Naar aanleiding van de aanvraag hebben GS de tenaamstelling van de Nbw-vergunning gewijzigd. Eiseres is daarbij belanghebbend. Zij was eigenaar van de vergunning, en door het nemen van het besluit kan zij niet meer over de vergunning beschikken.
De rechtbank stelt vast dat eiseres bij de beoordeling van de aanvraag en het nemen van het besluit niet is betrokken. GS hebben vervolgens bij de beslissing op bezwaar onvoldoende rekening gehouden met de belangen van eiseres. De rechtbank acht aannemelijk dat de Nbw-vergunning voor eiseres een aanzienlijke waarde vertegenwoordigt. Eiseres heeft namelijk kosten moeten maken voorafgaand aan de aanvraag en voor het indienen ervan leges moeten betalen. De rechtbank acht het voorts aannemelijk dat de vergunning een vermogensrecht vertegenwoordigt in de zin het Burgerlijk Wetboek. Partij X heeft erkend dat zonder de Nbw-vergunning de projectlocatie niet kan worden gebruikt voor het inwerking hebben van een pluimveebedrijf. Volgens de partij X kan er wel een nieuwe vergunning worden aangevraagd, maar deze zal op grond van de huidige Wet natuurbescherming waarschijnlijk niet worden verleend. Tijdens de zitting hebben GS erkend dat inderdaad twijfelachtig is of een nieuwe vergunning kan worden verleend. Daarmee is naar het oordeel van de rechtbank aannemelijk dat ook voor de partij X de vergunning wel degelijk een aanzienlijke waarde vertegenwoordigt en kan GS niet worden gevolgd in het standpunt dat die waarde teniet is gegaan op het moment dat eiseres de zeggenschap over de projectlocatie heeft verloren.
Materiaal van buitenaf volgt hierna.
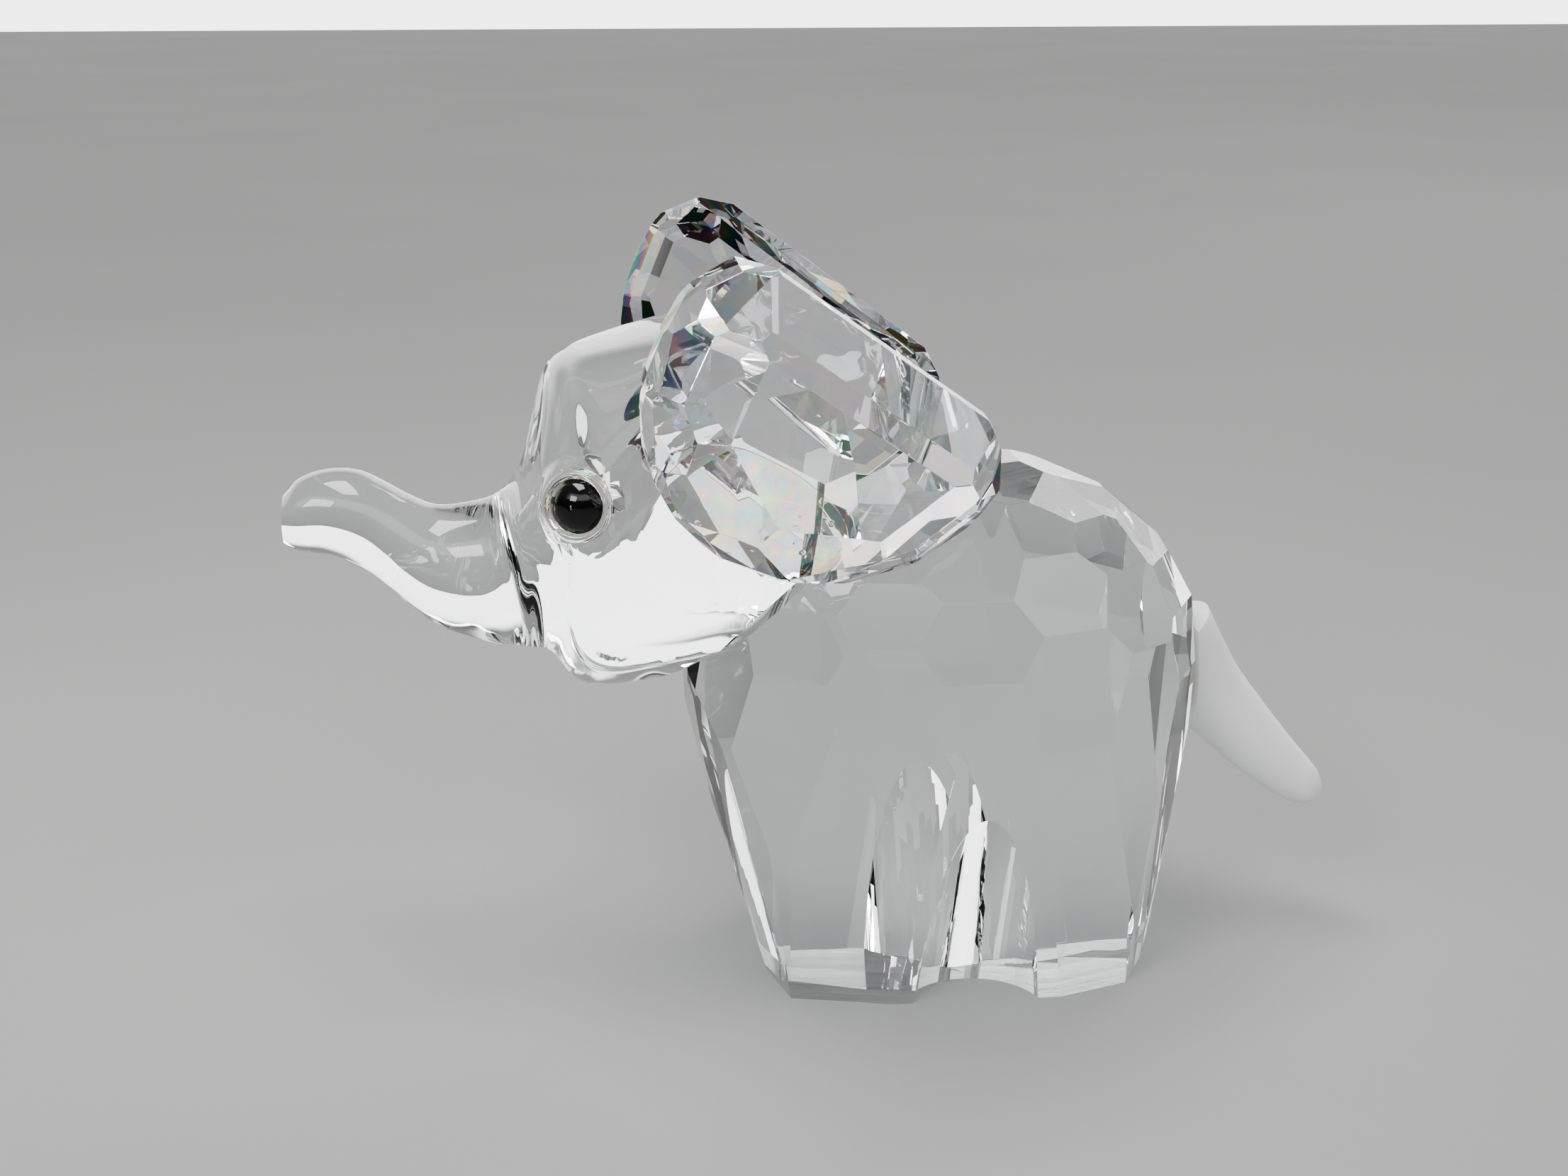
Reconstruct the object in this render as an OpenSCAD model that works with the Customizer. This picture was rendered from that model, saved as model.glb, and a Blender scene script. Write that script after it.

Dat de Nbw-vergunning niet, in elk geval niet zonder medewerking van GS, privaatrechtelijk overdraagbaar is, maakt naar het oordeel van de rechtbank niet dat eiseres geen financiële schade lijdt als de tenaamstelling van de Nbw-vergunning wordt gewijzigd zonder compensatie.
Door te handelen zoals GS hebben gedaan, is eiseres de beschikking en de zeggenschap over de vergunning eenzijdig ontnomen, zonder dat zij of haar belangen daarbij betrokken, laat staan gecompenseerd, zijn. De rechtbank is van oordeel dat GS daarmee onzorgvuldig hebben gehandeld.
Het beroep is gegrond en de rechtbank vernietigt de beslissing op bezwaar. De rechtbank ziet aanleiding zelf in de zaak te voorzien, in die zin dat het besluit tot wijziging van de tenaamstelling wordt herroepen en het verzoek alsnog wordt afgewezen. Daarbij is volgens de rechtbank van belang dat uit het dossier en ook tijdens zitting is gebleken dat GS de financiële belangen van eiseres nog steeds niet onderkennen, en ook partij X niet bereid is om voor de wijziging van de tenaamstelling van de vergunning te betalen.